Because consistency does not matter to the left. Only virtue matters. We’re good people; therefore, we must rule. You are not; therefore, you must obey.
Al Gore doesn’t believe he’s a hypocrite. Eric Schneiderman probably doesn’t think he is either. You can’t commit sin if your intentions are pure. And liberals believe their intentions are the purest.
If that sounds like theology, and not public policy, that’s because it is theology. Modern liberalism is a religious movement. It’s a replacement for the protestant Christianity that the left worked so hard to undermine and destroy.
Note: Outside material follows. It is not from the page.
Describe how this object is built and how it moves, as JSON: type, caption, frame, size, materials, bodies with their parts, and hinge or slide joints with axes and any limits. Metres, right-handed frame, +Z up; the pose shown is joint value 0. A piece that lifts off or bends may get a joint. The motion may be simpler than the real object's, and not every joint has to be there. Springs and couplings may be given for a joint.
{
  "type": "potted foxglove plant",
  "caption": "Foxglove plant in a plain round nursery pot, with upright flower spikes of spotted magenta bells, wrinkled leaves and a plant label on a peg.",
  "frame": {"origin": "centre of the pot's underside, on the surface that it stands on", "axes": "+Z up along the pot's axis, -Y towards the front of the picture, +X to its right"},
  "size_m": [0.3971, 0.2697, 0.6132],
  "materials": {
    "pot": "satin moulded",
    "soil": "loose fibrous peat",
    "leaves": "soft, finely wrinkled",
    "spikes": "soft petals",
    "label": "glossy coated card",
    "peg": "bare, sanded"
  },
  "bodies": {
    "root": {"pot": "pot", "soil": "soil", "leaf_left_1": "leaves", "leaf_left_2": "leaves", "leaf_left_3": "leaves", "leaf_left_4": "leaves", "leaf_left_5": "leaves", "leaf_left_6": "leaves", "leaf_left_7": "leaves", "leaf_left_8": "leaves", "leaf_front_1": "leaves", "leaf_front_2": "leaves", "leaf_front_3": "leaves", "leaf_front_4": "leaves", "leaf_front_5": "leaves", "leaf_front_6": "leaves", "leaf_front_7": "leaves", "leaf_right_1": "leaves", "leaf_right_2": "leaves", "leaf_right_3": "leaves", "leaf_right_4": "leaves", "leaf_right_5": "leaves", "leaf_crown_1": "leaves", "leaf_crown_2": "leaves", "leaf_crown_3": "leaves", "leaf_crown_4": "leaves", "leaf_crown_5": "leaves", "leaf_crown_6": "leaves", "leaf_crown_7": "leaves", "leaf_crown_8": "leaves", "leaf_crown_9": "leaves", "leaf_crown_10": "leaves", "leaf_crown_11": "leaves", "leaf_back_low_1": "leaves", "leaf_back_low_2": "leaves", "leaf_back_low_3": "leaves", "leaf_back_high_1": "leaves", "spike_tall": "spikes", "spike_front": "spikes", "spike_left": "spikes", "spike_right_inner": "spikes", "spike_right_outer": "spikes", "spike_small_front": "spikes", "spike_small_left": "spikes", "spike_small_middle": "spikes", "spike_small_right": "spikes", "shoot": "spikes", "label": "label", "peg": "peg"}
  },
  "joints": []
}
Liberals are speaking the language of faith, albeit a faith without god. This is the main reason that right and left talk past each other. The reason our public debates are so weird and unsatisfying.
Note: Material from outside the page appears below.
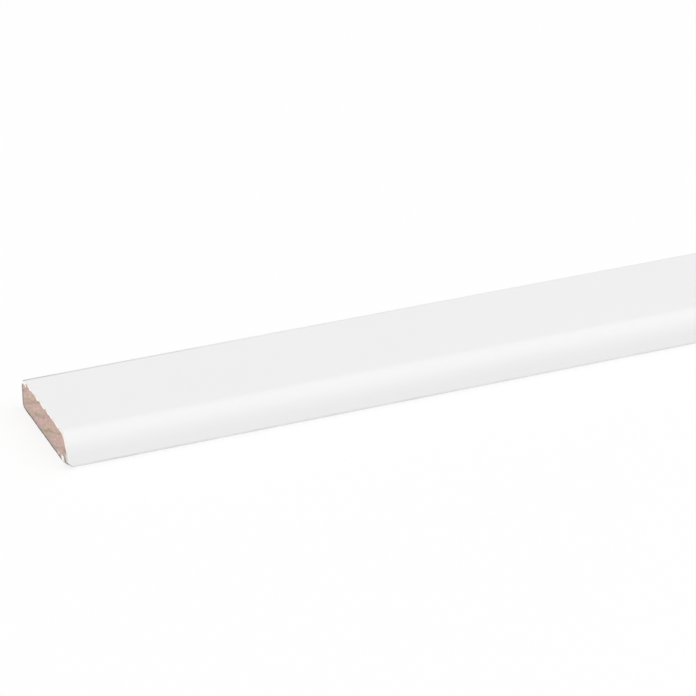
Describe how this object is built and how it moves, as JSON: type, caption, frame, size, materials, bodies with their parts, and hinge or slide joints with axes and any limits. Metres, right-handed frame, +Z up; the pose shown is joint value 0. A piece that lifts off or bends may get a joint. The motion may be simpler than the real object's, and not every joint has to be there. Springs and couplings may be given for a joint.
{
  "type": "cover moulding",
  "caption": "Straight flat trim strip of white-painted softwood with a broadly rounded front edge, for covering the joint between surfaces.",
  "frame": {"origin": "middle of the strip's flat back, on the surface that it lies on", "axes": "+X along the length, +Y towards the back edge and away from the rounded nose, +Z up through the face"},
  "size_m": [2.4, 0.033, 0.008],
  "materials": {
    "painted_softwood": "satin white paint, with bare sawn wood at the ends"
  },
  "bodies": {
    "root": {"cover_moulding": "painted_softwood"}
  },
  "joints": []
}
One side arrives with facts and stats and arguments. The other brags about its decency. One side is trying to convince; the other is trying to convert.
You can be the liberal in an argument, but you can ever convince them that you won. He cares much more deeply than you do; and, therefore, he knows he’s right. By definition. And nothing can convince him otherwise.
Somewhere tonight Eric Schneiderman is marinating in his shame. Probably unshaven and alone. His career is over. His reputation is destroyed. He faces years of potential legal action. He is a broken man. He is in agony.
And yet, on some level, despite all of that, Eric Schneiderman still knows he’s a better person than you are.
“Keep that in mind the next time you hear some Democratic politician lecturing you about your moral inferiority. That’s the guy you need to watch carefully. Chances are he’s up to something awful behind closed doors.”
The word “democrat” in your statement is interchangeable with “Republican”. The bible-thumpers of the world that scream from the top of their soap boxes about morality, the sin of homosexuality, the scourge of abortion, the immoral act of adultery, Sex outside of marriage, et al, are the EXACT people that get caught with their proverbial pants down time after time.
Politicians are the very definition of hypocrisy. ALL politicians. Left or Right, there isn’t a single one that holds the high ground.
Ok. Probably right.
This part of his comment, is what really caught my attention and rings true to me.
“If that sounds like theology, and not public policy, that’s because it is theology. Modern liberalism is a religious movement. It’s a replacement for the protestant Christianity that the left worked so hard to undermine and destroy.
Liberals are speaking the language of faith, albeit a faith without god. This is the main reason that right and left talk past each other. The reason our public debates are so weird and unsatisfying.
One side arrives with facts and stats and arguments. The other brags about its decency. One side is trying to convince; the other is trying to convert.
You can be the liberal in an argument, but you can ever convince them that you won. He cares much more deeply than you do; and, therefore, he knows he’s right. By definition. And nothing can convince him otherwise.”
Some iffy syntax there, but, he is saying that hubris, sanctimony and emotion, are more important to Liberals, who assume, always, the high ground, than facts.
🙂
This Liberal Professor, again, on Tucker, makes the argument far more eloquently than I do.
http://www.foxnews.com/shows/tucker-carlson-tonight.html
Oh…, one more thing.
You’re not allowed to “culturally appropriate”, even here, on kcc.
I was born and raised in Ruskin Heights. I know “White Trash”. I served with “White Trash”. I am “White Trash” and you sir, are not “White Trash”.
🙂
When I go outside and look next door I see “Muddin” going on and hear country music/Southern rock playing.
My neighbors have hunting dogs caged up in the backyard.
I have duct tape on everything (That I buy from Sutherlands.)
I could go on…
An exceptional effort Dwight. Rich in insight and analysis. I hope you are mulling over your next contribution here, regardless of topic.